* Given problem:
Write out again, unaltered, the lines from the start through the line containing "is up. Millimetres.".

* Recorded data:
+ + + + + + +

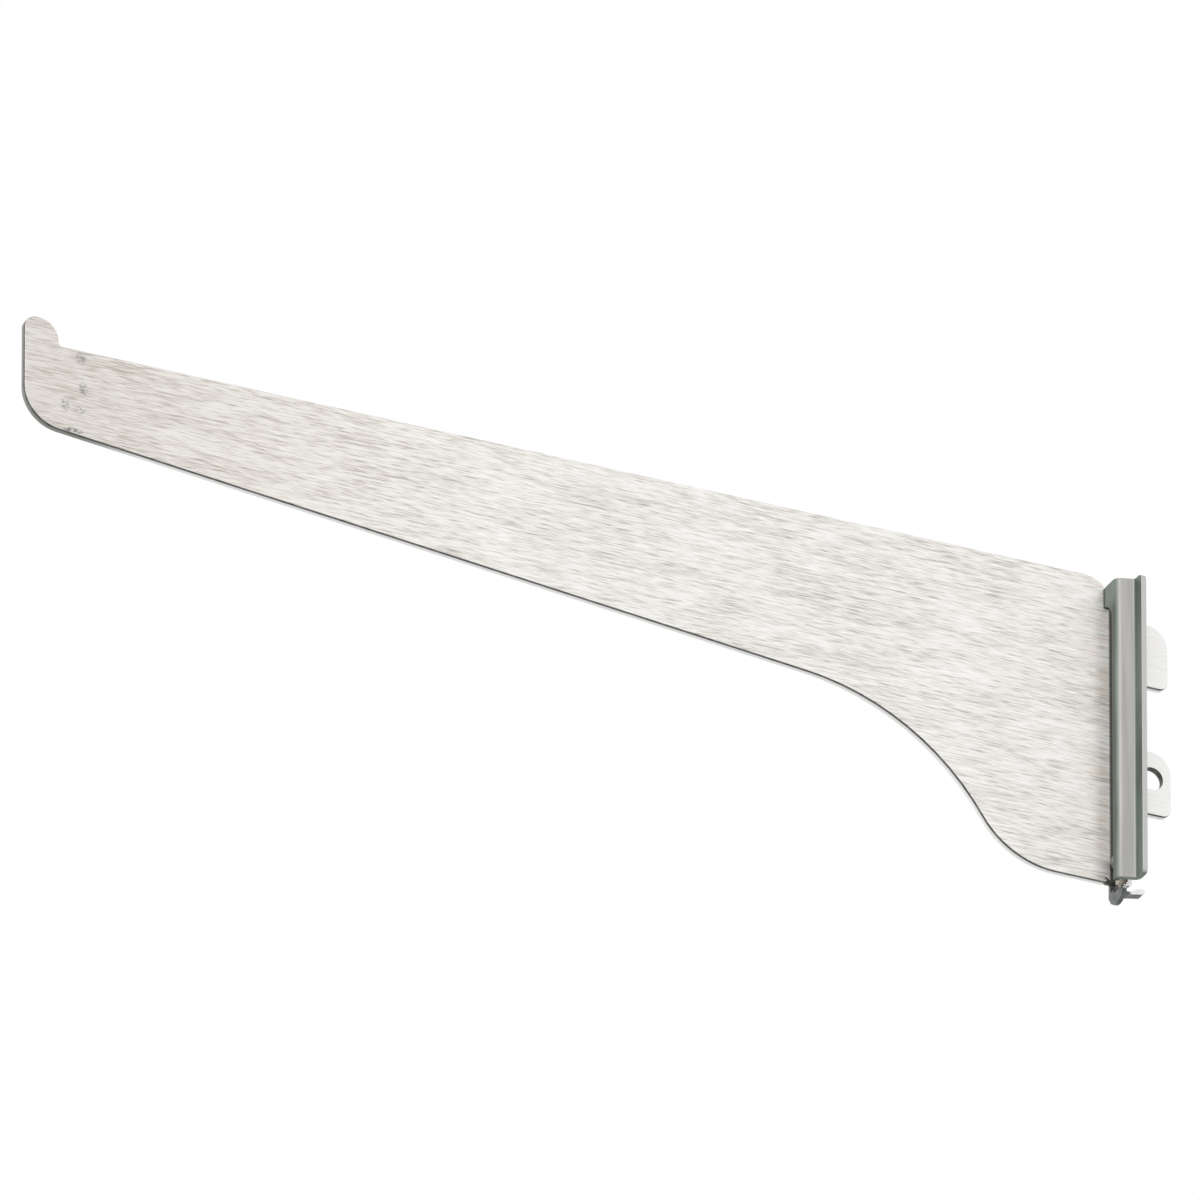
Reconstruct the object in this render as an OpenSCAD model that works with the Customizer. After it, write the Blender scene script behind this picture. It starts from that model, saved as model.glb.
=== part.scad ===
// Slotted shelf bracket: a flat tapered steel blade with two hooks, a folded
// saddle that bears on the slotted standard, and a folded lock lever with a
// nylon cam that turns on a pin at the blade's heel.
// Origin: the blade's centre plane, on the face of the standard, at shelf height.
// +X points into the wall, -X runs out along the arm, +Z is up. Millimetres.

/* [Blade] */
// Thickness of the blade sheet
blade_t = 1.5; // [1.2:0.1:2]
// Reach from the standard's face to the blade's front end
reach = 214.2; // [150:0.1:320]
// Depth of the arm at its front end
front_h = 15.8; // [13:0.1:20]
// Depth of the arm where the sweep begins
root_h = 31.7; // [28:0.1:34]
// Distance from the standard at which the sweep begins
sweep_run = 62.4; // [58:0.1:75]
// Radius of the hollow sweep
hollow_r = 46; // [42:0.5:50]
// Radius of the round heel
heel_r = 17; // [15:0.5:18]
// Depth of the heel below the shelf edge
heel_h = 60.9; // [59:0.1:62]
// Radius of the lower front corner
front_r = 7.5; // [3:0.1:8]
// Radius of the top rear corner
shoulder_r = 6; // [5:0.1:8]
// Length of the top rear corner in front of the saddle
shoulder_run = 4.2; // [3:0.1:4.8]

/* [Shelf stop] */
// Height of the stop above the shelf edge
stop_h = 4.9; // [4.9:0.1:8]
// Length of the stop along the arm
stop_w = 6.5; // [6.3:0.1:10]
// Radius of the stop's front top corner
stop_front_r = 2.3; // [1:0.1:2.3]
// Radius of the stop's back top corner
stop_back_r = 4; // [1:0.1:4]
// Radius of the fillet at the stop's foot
stop_foot_r = 0.8; // [0.4:0.1:0.9]

/* [Hooks] */
// Distance between the slots of the standard
slot_pitch = 25.4; // [20:0.1:26]
// Depth of the upper hook's bottom edge below the shelf edge
hook_drop = 19.9; // [19:0.1:21]
// Height of a hook
hook_h = 12.4; // [11.5:0.1:12.6]
// Reach of the upper hook behind the standard's face
upper_reach = 8; // [7.5:0.1:10]
// Reach of the lower hook behind the standard's face
lower_reach = 8.5; // [8.5:0.1:10]
// Radius of the upper hook's top corner
upper_r = 4.4; // [2:0.1:5]
// Radius of the lower hook's top corner
lower_r = 4; // [2:0.1:4]
// Radius of a hook's tip corner
tip_r = 1.6; // [0.5:0.1:2]
// Width of the gap that grips the standard's wall
grip_w = 1.9; // [1.6:0.1:2.1]
// Height of that gap
grip_h = 4.5; // [3:0.1:4.6]
// Radius of the eye in the lower hook
eye_r = 2.2; // [1:0.1:2.3]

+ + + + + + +

* Answer to the task:
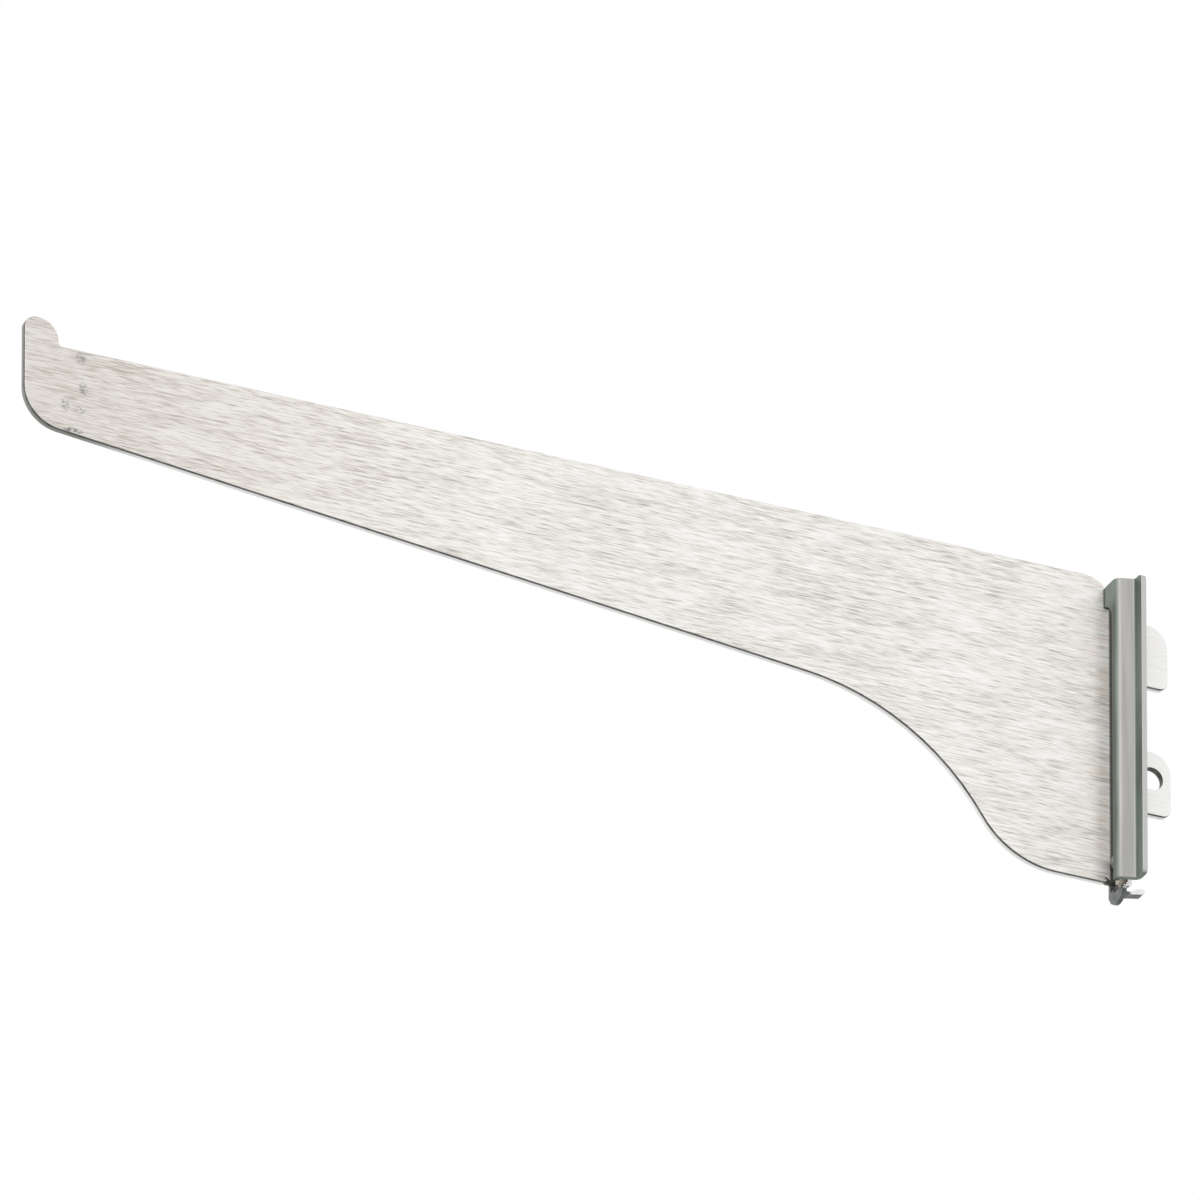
Reconstruct the object in this render as an OpenSCAD model that works with the Customizer. After it, write the Blender scene script behind this picture. It starts from that model, saved as model.glb.
=== part.scad ===
// Slotted shelf bracket: a flat tapered steel blade with two hooks, a folded
// saddle that bears on the slotted standard, and a folded lock lever with a
// nylon cam that turns on a pin at the blade's heel.
// Origin: the blade's centre plane, on the face of the standard, at shelf height.
// +X points into the wall, -X runs out along the arm, +Z is up. Millimetres.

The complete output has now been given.